Fox Corp. was among those that did better than that, including ad gains at Fox News. “One of the benefits of COVID-19 has been a larger news audience,” said Fox CEO Lachlan Murdoch on Aug. 4. “Our political advertising revenue is pacing more than 50 percent ahead of the equivalent period four years ago.” Meanwhile, Disney posted a much bigger decline given that ESPN was hit “significantly” by the absence of NBA and other live sports programming.
“The worst is behind us,” concluded Discovery CEO David Zaslav on Aug. 5. One day later, ViacomCBS CEO Bob Bakish echoed that there was “sequential improvement in each month of the quarter [that ended June 30],” with pharma, insurance and financial marketers returning. And NBCUniversal CEO Jeff Shell noted July 30: “While the advertising market was hit hard, it is coming back more rapidly than we anticipated.”

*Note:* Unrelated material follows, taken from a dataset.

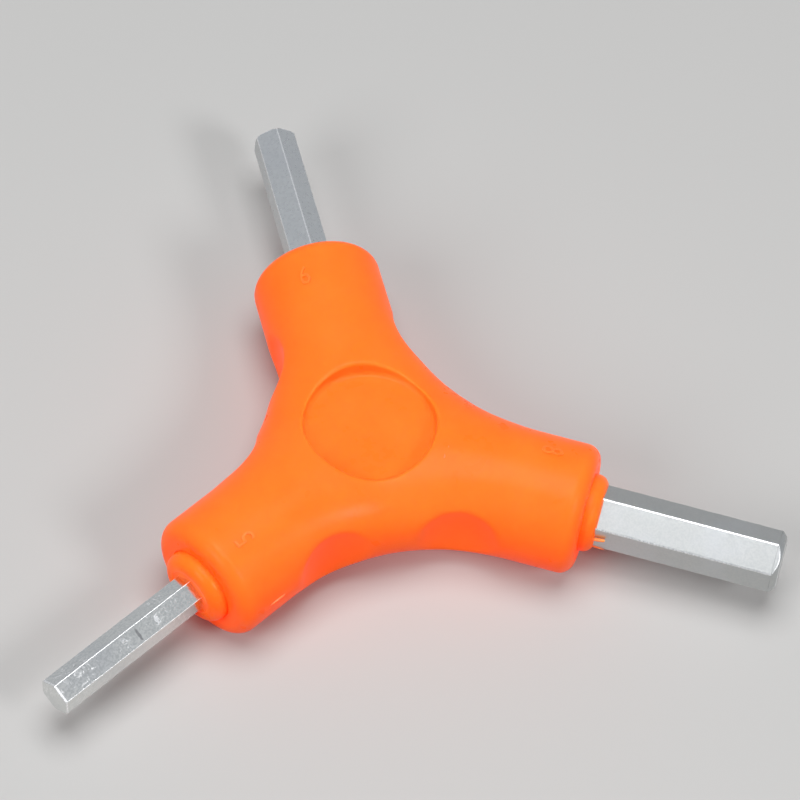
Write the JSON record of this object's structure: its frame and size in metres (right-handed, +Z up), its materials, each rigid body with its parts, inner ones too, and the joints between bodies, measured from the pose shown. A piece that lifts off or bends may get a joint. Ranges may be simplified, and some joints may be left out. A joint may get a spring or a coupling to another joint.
{
  "type": "y wrench",
  "caption": "Y-shaped hand wrench: a moulded handle with equal arms, each ending in a hexagonal steel bit of another size.",
  "frame": {"origin": "middle of the flat floor of the round recess in the underside of the hub, on the axis where the three arms meet in plan", "axes": "+Z up, out of the round recess in the top of the hub and square to the level plane of the arms; +Y along the arm of the 6 mm bit, towards its tip; the 5 mm arm points to -X -Y and the 8 mm arm to +X -Y, 120 degrees apart"},
  "size_m": [0.1099, 0.0937, 0.0192],
  "materials": {
    "grip_plastic": "orange, satin, injection moulded",
    "core_plastic": "orange, satin, injection moulded",
    "bit_steel": "satin light grey, drawn bar"
  },
  "bodies": {
    "root": {"grip_shell": "grip_plastic", "handle_core": "core_plastic", "hex_bit_6mm": "bit_steel", "hex_bit_5mm": "bit_steel", "hex_bit_8mm": "bit_steel"}
  },
  "joints": []
}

How quickly can advertising return to growth? Many Wall Street observers warn that it likely will take until next year. The national TV ad market declined around 25 percent in the second quarter, with local TV being hit harder, notes Brian Wieser, GroupM’s global president, business intelligence. “While all [CEOs] spoke of improving trends in the third quarter, we still expect double-digit declines at all but Disney, which gets a big boost from the NBA completing its season,” wrote Nollen in an Aug. 8 report.
CFRA Research analyst Tuna Amobi cautions that there was “likely a second-quarter bottom, but with a slower-than-expected path to potential recovery through the second half and into 2021.”
Observers say much will depend on whether live sports can return and stay on the air or if coronavirus spikes will cause delays to current reopening schedules. The same goes for the return of original programming productions that networks need to serve up fresh programming.
“We believe we can get our scripted production going again later this summer, and when combined with sports that are returning, we will have a full schedule of fresh and compelling programming on our various platforms in the fall,” said NBCU’s Shell.
Analysts also warn that the ad recovery will not be even. Bakish, for one, said broadcast ad trends have been “relatively strong,” with cable networks seeing “more relative softness.”
And local TV stations have been hit hardest, but could benefit from election season. Said Murdoch. “We are encouraged by recent trends in our local markets.”